** begin **

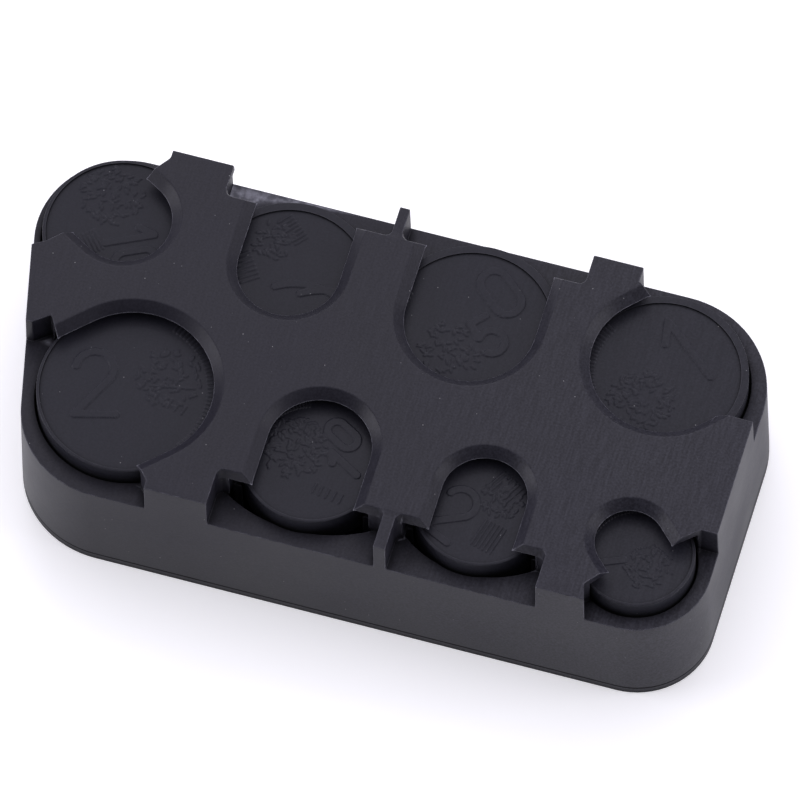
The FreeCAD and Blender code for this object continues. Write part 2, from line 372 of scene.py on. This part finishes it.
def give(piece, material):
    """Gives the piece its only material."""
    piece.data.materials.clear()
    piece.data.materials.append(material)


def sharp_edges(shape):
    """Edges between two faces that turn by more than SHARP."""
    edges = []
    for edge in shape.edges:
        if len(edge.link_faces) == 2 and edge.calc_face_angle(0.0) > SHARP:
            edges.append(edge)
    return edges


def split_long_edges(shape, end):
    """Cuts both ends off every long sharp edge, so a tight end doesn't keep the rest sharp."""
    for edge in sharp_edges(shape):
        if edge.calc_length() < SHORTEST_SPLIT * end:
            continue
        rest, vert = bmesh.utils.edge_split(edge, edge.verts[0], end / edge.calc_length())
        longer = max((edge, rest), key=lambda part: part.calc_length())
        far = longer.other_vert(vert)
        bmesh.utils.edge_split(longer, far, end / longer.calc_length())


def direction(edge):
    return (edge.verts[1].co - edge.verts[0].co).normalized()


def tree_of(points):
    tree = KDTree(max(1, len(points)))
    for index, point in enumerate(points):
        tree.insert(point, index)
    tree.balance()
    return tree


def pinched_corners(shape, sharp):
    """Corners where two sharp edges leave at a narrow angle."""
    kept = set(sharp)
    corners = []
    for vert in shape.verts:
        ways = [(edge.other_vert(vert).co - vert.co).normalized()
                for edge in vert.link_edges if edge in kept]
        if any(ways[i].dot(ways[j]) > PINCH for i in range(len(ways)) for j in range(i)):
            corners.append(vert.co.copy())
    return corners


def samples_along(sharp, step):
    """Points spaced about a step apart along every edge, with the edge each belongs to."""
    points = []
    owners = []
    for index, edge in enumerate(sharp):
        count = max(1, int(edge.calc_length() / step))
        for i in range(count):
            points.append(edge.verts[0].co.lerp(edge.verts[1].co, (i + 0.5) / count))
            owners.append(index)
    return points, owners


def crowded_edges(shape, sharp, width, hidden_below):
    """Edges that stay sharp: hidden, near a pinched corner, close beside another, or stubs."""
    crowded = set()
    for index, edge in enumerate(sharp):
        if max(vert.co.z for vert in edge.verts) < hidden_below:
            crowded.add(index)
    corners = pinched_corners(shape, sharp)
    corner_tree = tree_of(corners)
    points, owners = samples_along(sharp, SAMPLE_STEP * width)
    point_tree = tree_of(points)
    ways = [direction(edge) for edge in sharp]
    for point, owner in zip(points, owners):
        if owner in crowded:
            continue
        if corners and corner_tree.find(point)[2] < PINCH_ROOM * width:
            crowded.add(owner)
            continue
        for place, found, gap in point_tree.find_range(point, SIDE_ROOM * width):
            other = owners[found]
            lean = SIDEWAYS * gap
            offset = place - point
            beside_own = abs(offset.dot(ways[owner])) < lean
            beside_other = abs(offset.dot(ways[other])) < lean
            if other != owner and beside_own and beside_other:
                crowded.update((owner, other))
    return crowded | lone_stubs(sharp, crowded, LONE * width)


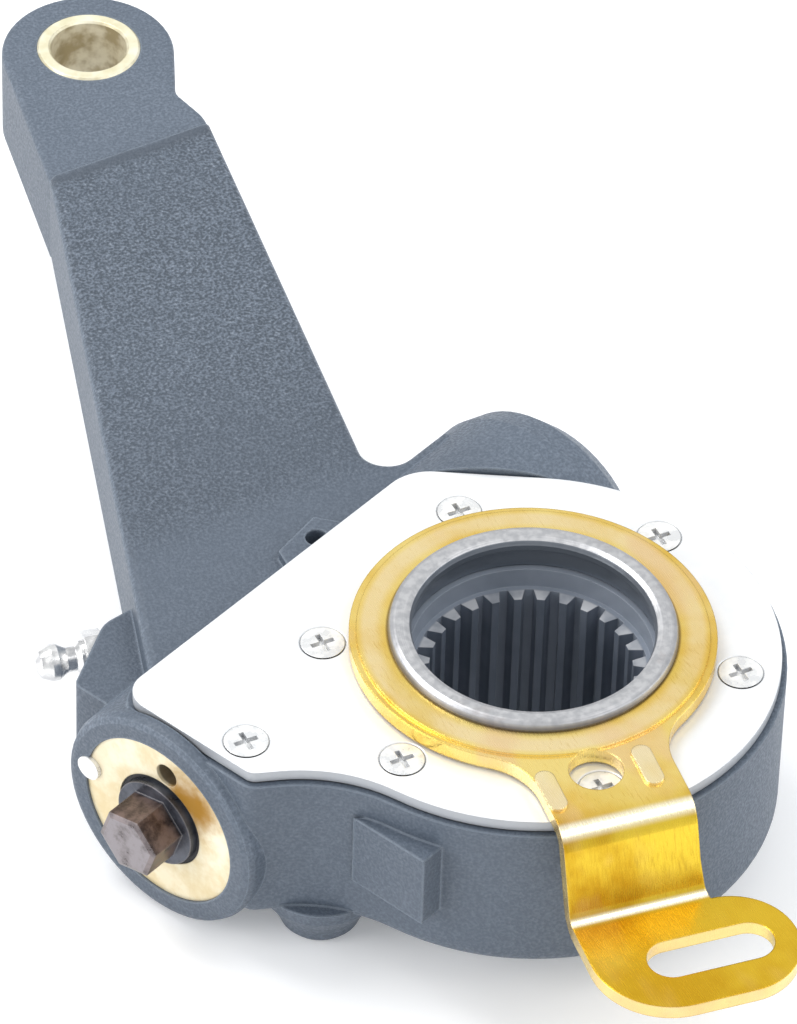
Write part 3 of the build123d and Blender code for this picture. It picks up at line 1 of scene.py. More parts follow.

** end **

• [Written problem] The first line of the records and every line down to the line with "piece.data.materials.append(material)" must be quoted exactly; leave out all else.

• [Task solution]
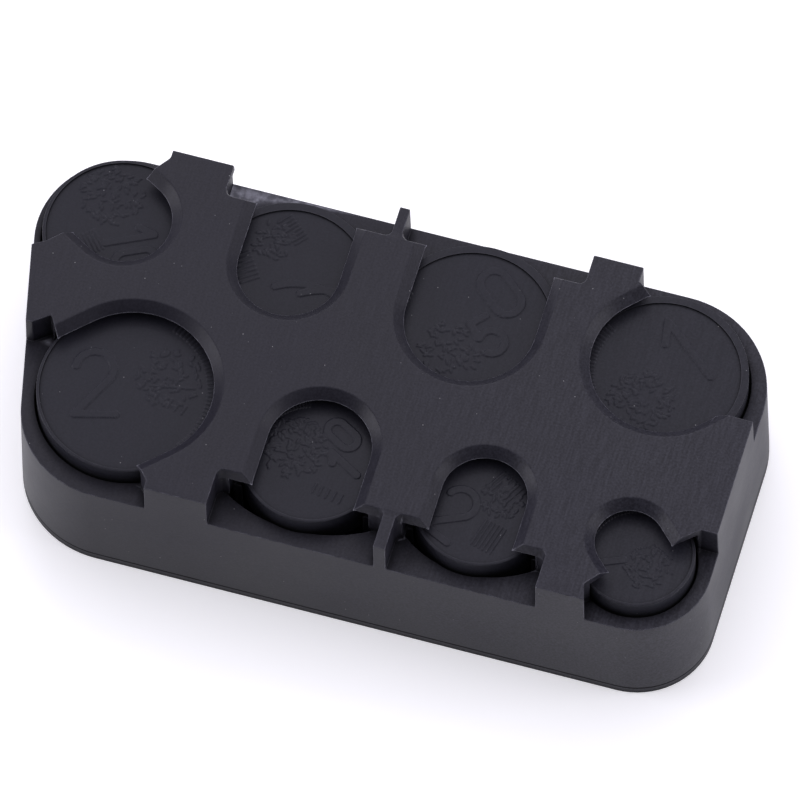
The FreeCAD and Blender code for this object continues. Write part 2, from line 372 of scene.py on. This part finishes it.
def give(piece, material):
    """Gives the piece its only material."""
    piece.data.materials.clear()
    piece.data.materials.append(material)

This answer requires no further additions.